I looked at it a bit more and maybe the only thing that needs to be changed is the xrange
is a little off. If you mess with the extra padding on the min and max, it gets it closer. But I just didn't know the way to calculate the padding exactly.
Sorry for spamming ... I figured it out. Node width in geom_alluvium
defaults to 1/3. The width I was using was 1/8 which is actually the width of the geom_stratum
, not the width of the flat portion between the curves. So that caused things not to match up. If you just use node_width = 1/3
above, you get a nice match.
One of these days I'll work on the vignette ๐
Excellent! Let me know again if i might be helpful in future.

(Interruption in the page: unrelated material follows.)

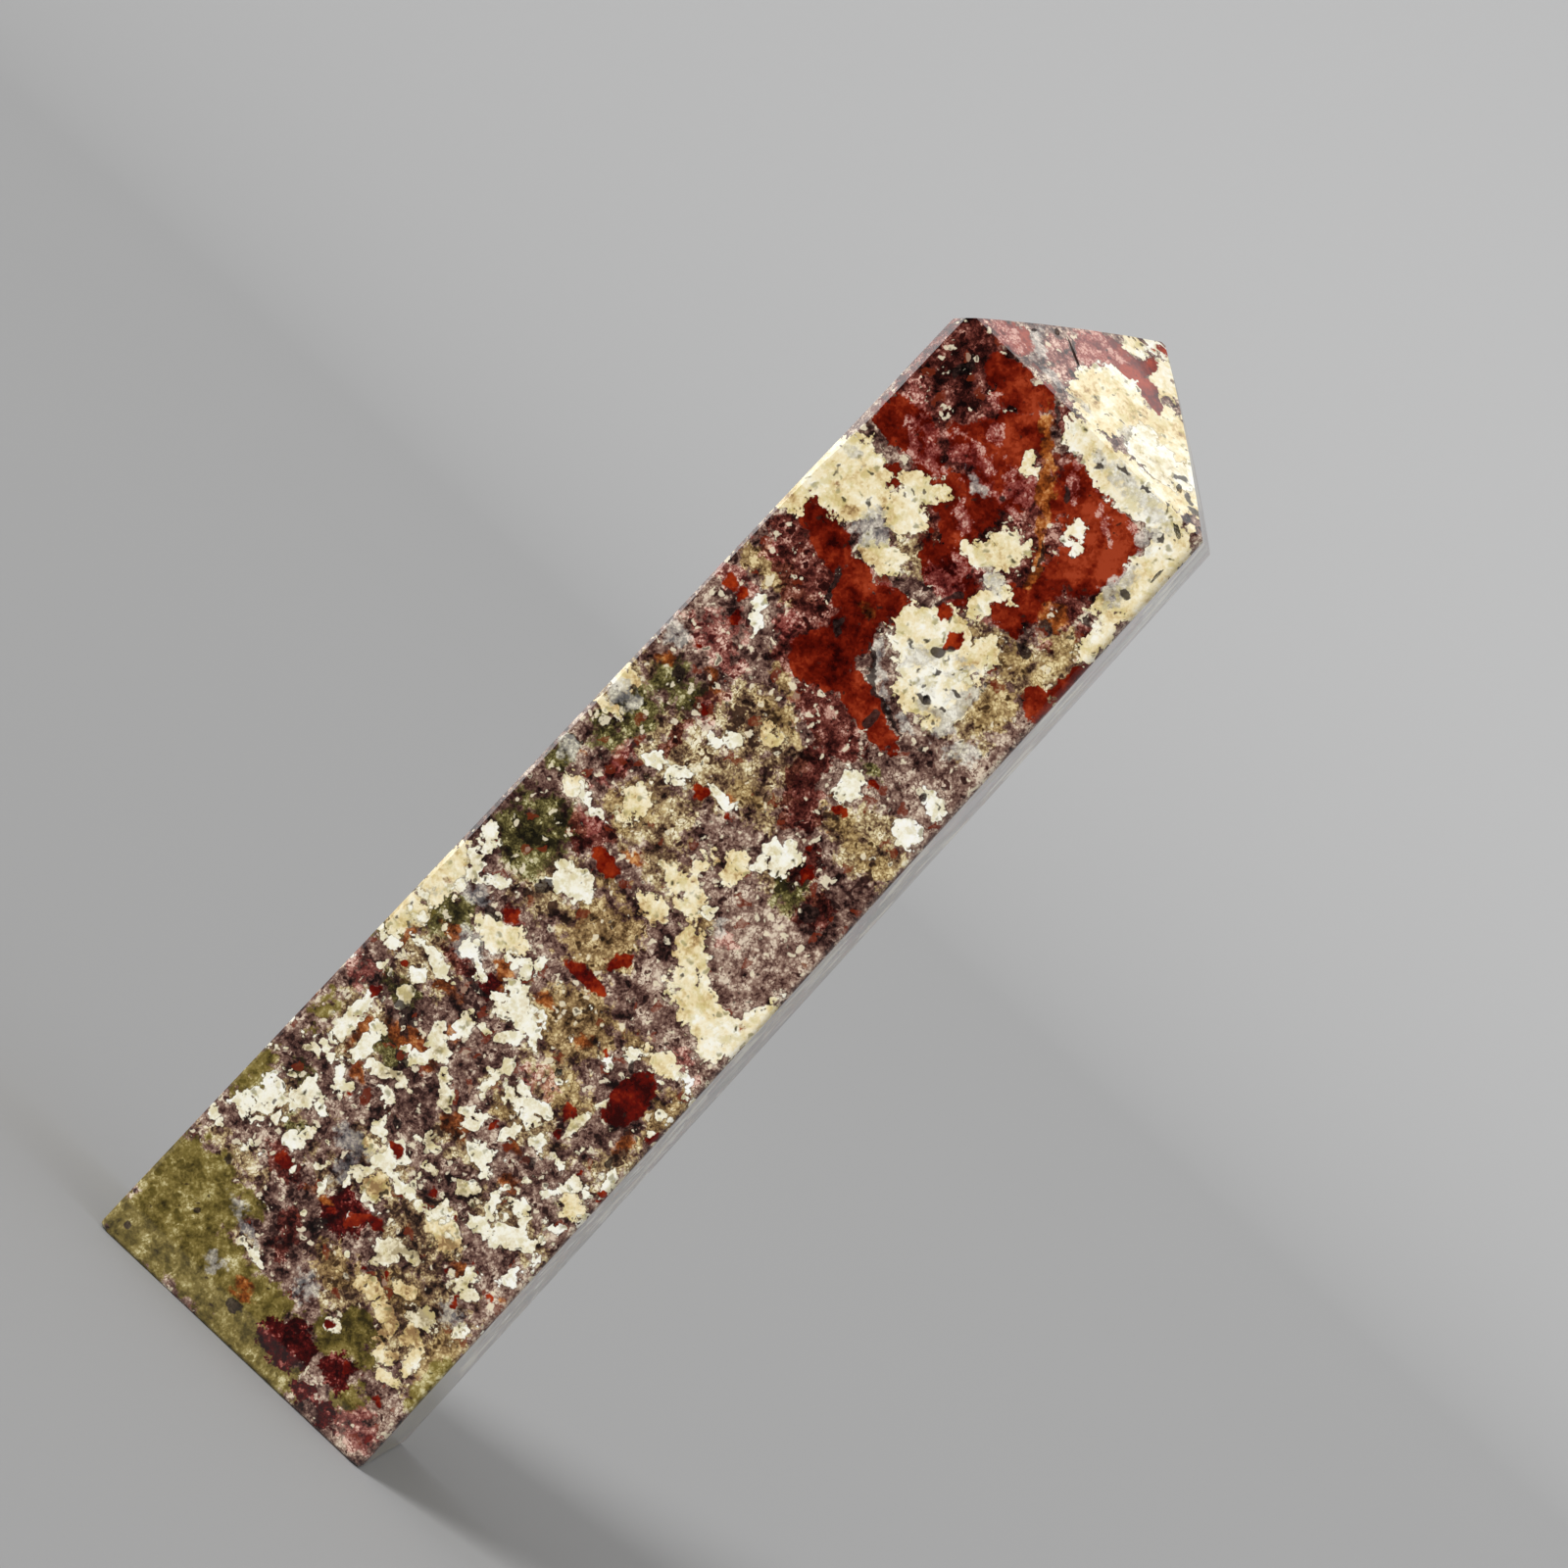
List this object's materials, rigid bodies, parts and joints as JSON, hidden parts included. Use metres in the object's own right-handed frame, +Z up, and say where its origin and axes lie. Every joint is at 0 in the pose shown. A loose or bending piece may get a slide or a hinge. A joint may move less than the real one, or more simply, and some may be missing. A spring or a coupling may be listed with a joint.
{
  "type": "red moss agate tower",
  "caption": "Polished stone tower with a square tapering body, a low faceted point and a flat base it stands on.",
  "frame": {"origin": "middle of the bounding box at the level of the flat base", "axes": "+Z up along the tower to its point, -Y out of the front face"},
  "size_m": [0.0196, 0.0196, 0.075],
  "materials": {
    "moss_agate": "hand-polished moss agate: red jasper, cream, olive and mauve moss in grey chalcedony, with a few open pits"
  },
  "bodies": {
    "root": {"tower": "moss_agate"}
  },
  "joints": []
}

Hi again, I've written up a draft of the vignette! I need to polish it a little bit but once I do, I will make a PR, hopefully I will get that done tomorrow or sometime next week. You might need to look over it to make sure I used all the correct ggalluvial terminology, if you don't mind.
Of course, not a problem. I look forward to seeing it!

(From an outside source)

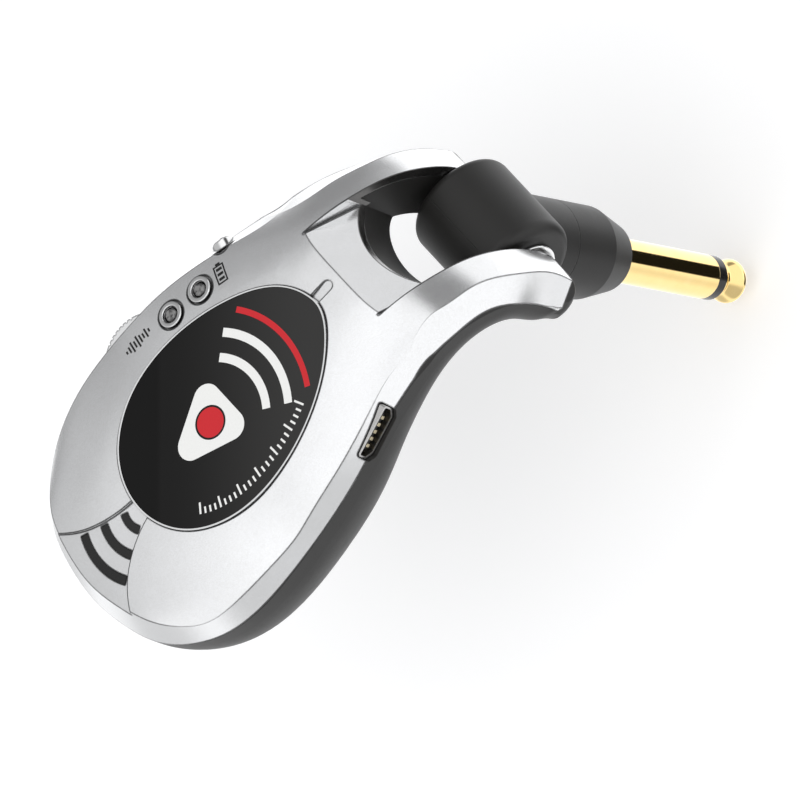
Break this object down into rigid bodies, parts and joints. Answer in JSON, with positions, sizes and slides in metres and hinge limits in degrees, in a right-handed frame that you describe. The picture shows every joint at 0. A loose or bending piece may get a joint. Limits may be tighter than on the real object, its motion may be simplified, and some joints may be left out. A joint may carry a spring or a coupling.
{
  "type": "wireless guitar transmitter",
  "caption": "Pocket wireless transmitter for an electric guitar: silver and black pod with a badge, and a jack plug that swings in a yoke.",
  "frame": {"origin": "centre of the badge's front face", "axes": "+X from the round tail to the yoke, +Y to the side with the power switch, +Z out of the front face"},
  "size_m": [0.0828, 0.0473, 0.0835],
  "materials": {
    "silver_paint": "metallic silver paint",
    "black_shell": "fine matte texture",
    "badge_black": "polished",
    "badge_rim_chrome": "polished",
    "inlay_white": "print",
    "inlay_red": "print",
    "chrome": "polished",
    "lens": "clear",
    "lamp": "clear",
    "dark_insert": "satin",
    "steel": "satin",
    "brass": "machined",
    "nylon": "natural",
    "gold_plate": "polished gold plate",
    "contact_gold": "gold plate",
    "socket_plastic": "moulded",
    "plug_black": "moulded",
    "board": "solder mask",
    "chip": "moulded",
    "shield_tin": "tinned",
    "ceramic": "ceramic",
    "cell_foil": "foil pouch",
    "foam": "foam",
    "wire_red": "insulation",
    "connector_white": "moulded"
  },
  "bodies": {
    "case": {"front_cover": "silver_paint", "back_cover": "black_shell", "pivot_bushes": "brass", "friction_washers": "chrome", "badge_plate": "badge_black", "badge_rim": "badge_rim_chrome", "badge_emblem": "inlay_white", "badge_accent": "inlay_red", "led_bezels": "chrome", "led_lenses": "lens", "led_light_pipes": "lens", "led_chips": "lamp", "wave_insert": "dark_insert", "usb_shell": "steel", "usb_tongue": "socket_plastic", "usb_contacts": "contact_gold", "power_switch_body": "steel", "tact_switch": "chip", "main_board": "board", "rf_shield": "shield_tin", "radio_chip": "chip", "audio_chips": "chip", "board_capacitors": "ceramic", "antenna": "contact_gold", "battery": "cell_foil", "battery_pads": "foam", "battery_connector": "connector_white", "battery_wires": "wire_red", "case_screws": "steel"},
    "plug": {"barrel_front_half": "black_shell", "barrel_back_half": "black_shell", "pivot_pins": "steel", "neck_sleeve": "black_shell", "plug_core": "brass", "plug_sleeve": "gold_plate", "plug_insulator": "plug_black", "plug_tip": "gold_plate", "tip_lug": "contact_gold", "lug_washer": "nylon"},
    "power_knob": {"power_switch_knob": "chrome"},
    "channel_push": {"channel_button": "chrome"}
  },
  "joints": [
    {"name": "plug_swing", "type": "hinge", "parent": "case", "child": "plug", "pos_m": [0.038, 0, -0.0252], "axis": [0, 1, 0], "range_deg": [-173, 67]},
    {"name": "power_slide", "type": "slide", "parent": "case", "child": "power_knob", "axis": [1, 0, 0], "range_m": [0, 0.002]},
    {"name": "channel_press", "type": "slide", "parent": "case", "child": "channel_push", "axis": [-0.2341, -0.9722, 0], "range_m": [0, 0.0004]}
  ]
}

I've made some subtle changes and updated the website (your vignette is here). I couldn't get the images to center both in the vignette when rendered locally and in the pkgdown website, so i'd be glad to know if you figure out a way! Anyway, i'll submit the next release to CRAN tonight or tomorrow, unless you see something amiss there.
This seems to have been resolved, and remaining issues with Shiny integration will play out in new issues and pull requests.

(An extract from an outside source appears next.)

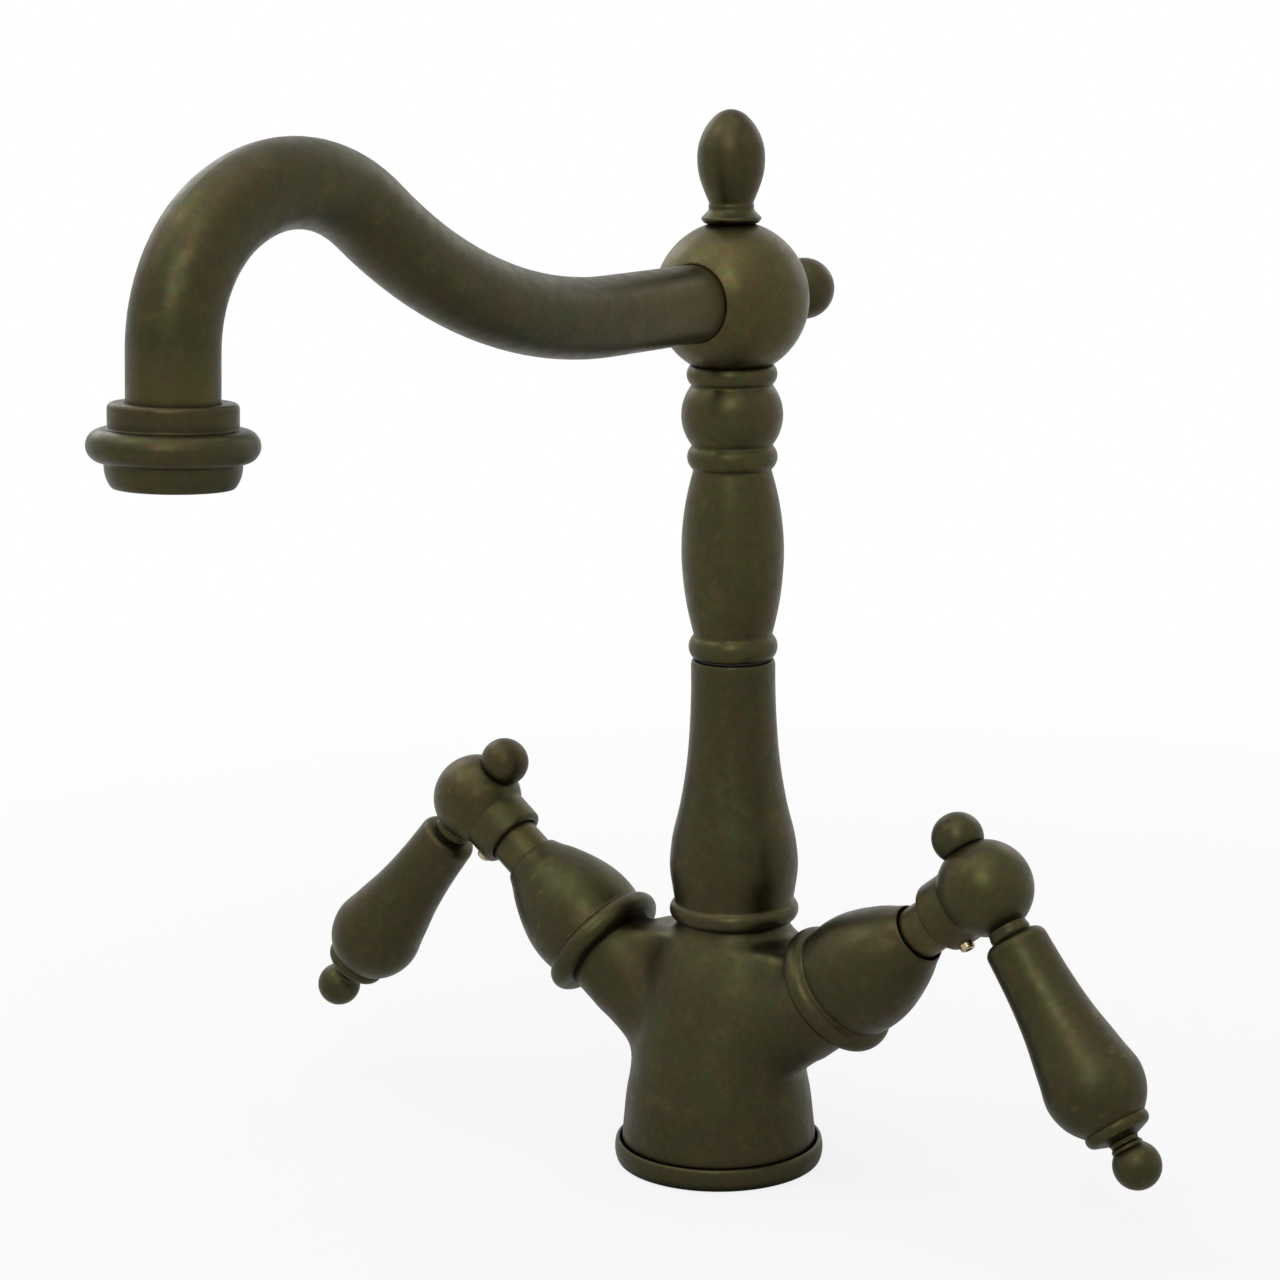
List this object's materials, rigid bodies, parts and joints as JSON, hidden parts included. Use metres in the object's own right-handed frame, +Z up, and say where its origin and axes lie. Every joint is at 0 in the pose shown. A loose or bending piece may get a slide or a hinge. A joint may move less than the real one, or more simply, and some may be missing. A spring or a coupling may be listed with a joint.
{
  "type": "two-handle vessel sink faucet",
  "caption": "Tall two-handle mixer tap with a turned column, an S-shaped turning spout and drooping levers.",
  "frame": {"origin": "mouth of the fixing stud's hole, in the middle of the base, on the deck plane", "axes": "+Z up along the column, -Y along the spout, hot handle at -X and cold handle at +X"},
  "size_m": [0.2794, 0.274, 0.2883],
  "materials": {
    "bronze": "oil-rubbed bronze, satin",
    "brass": "plain machined brass",
    "steel": "plain stainless steel",
    "ceramic": "lapped white ceramic",
    "plastic": "moulded white plastic",
    "acetal": "moulded black acetal",
    "rubber": "black moulded rubber"
  },
  "bodies": {
    "tap_body": {"base_flange": "bronze", "base_gasket": "rubber", "mixer_body": "bronze", "lower_column": "bronze", "swivel_washer": "acetal", "swivel_lock_screw": "brass", "hot_bonnet": "bronze", "hot_cartridge": "brass", "hot_seat_seal": "rubber", "hot_fixed_disc": "ceramic", "hot_gland_nut": "bronze", "cold_bonnet": "bronze", "cold_cartridge": "brass", "cold_seat_seal": "rubber", "cold_fixed_disc": "ceramic", "cold_gland_nut": "bronze"},
    "spout_assembly": {"upper_column": "bronze", "swivel_spigot": "brass", "spigot_o_rings": "rubber", "spout_ball": "bronze", "finial": "bronze", "rear_knob": "bronze", "spout_tube": "bronze", "spout_tube_seal": "rubber", "outlet_ring": "bronze", "aerator_housing": "brass", "aerator_insert": "plastic", "aerator_screen": "steel", "aerator_washer": "rubber"},
    "hot_handle": {"hot_stem": "brass", "hot_stem_o_rings": "rubber", "hot_stem_circlip": "steel", "hot_moving_disc": "ceramic", "hot_hub": "bronze", "hot_set_screw": "brass", "hot_lever_rod": "brass", "hot_knob": "bronze", "hot_lever_neck": "bronze", "hot_lever_grip": "bronze", "hot_lever_end_ring": "bronze", "hot_lever_tip": "bronze"},
    "cold_handle": {"cold_stem": "brass", "cold_stem_o_rings": "rubber", "cold_stem_circlip": "steel", "cold_moving_disc": "ceramic", "cold_hub": "bronze", "cold_set_screw": "brass", "cold_lever_rod": "brass", "cold_knob": "bronze", "cold_lever_neck": "bronze", "cold_lever_grip": "bronze", "cold_lever_end_ring": "bronze", "cold_lever_tip": "bronze"}
  },
  "joints": [
    {"name": "spout_swivel", "type": "hinge", "parent": "tap_body", "child": "spout_assembly", "pos_m": [0, 0.008, 0.14], "axis": [0, 0, 1], "continuous": true},
    {"name": "hot_turn", "type": "hinge", "parent": "tap_body", "child": "hot_handle", "pos_m": [-0.08432, 0, 0.09088], "axis": [-0.788, 0, 0.6157], "range_deg": [0, 90]},
    {"name": "cold_turn", "type": "hinge", "parent": "tap_body", "child": "cold_handle", "pos_m": [0.08432, 0, 0.09088], "axis": [-0.788, 0, -0.6157], "range_deg": [0, 90]}
  ]
}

Hi Cory, thanks for your amazing package. I am developing a Shiny app that uses ggalluvial to create an interactive Sankey diagram. I would like to display information in a window when the user hovers their mouse over the plot. I have been able to use the object that is generated from
ggplot_build()
to find the coordinates of each component ofgeom_stratum()
which I have used to display information about the strata when the user mouses over them.What I would like to do is easily be able to extract the x,y coordinates associated with the polygons that are plotted for
geom_alluvium
so that I can display information about each of the links. That's a little more difficult because of the splines. I was thinking of reverse engineering the coordinates by recalculating the spline coordinates myself manually, but is there an existing way to extract that information from the plot object?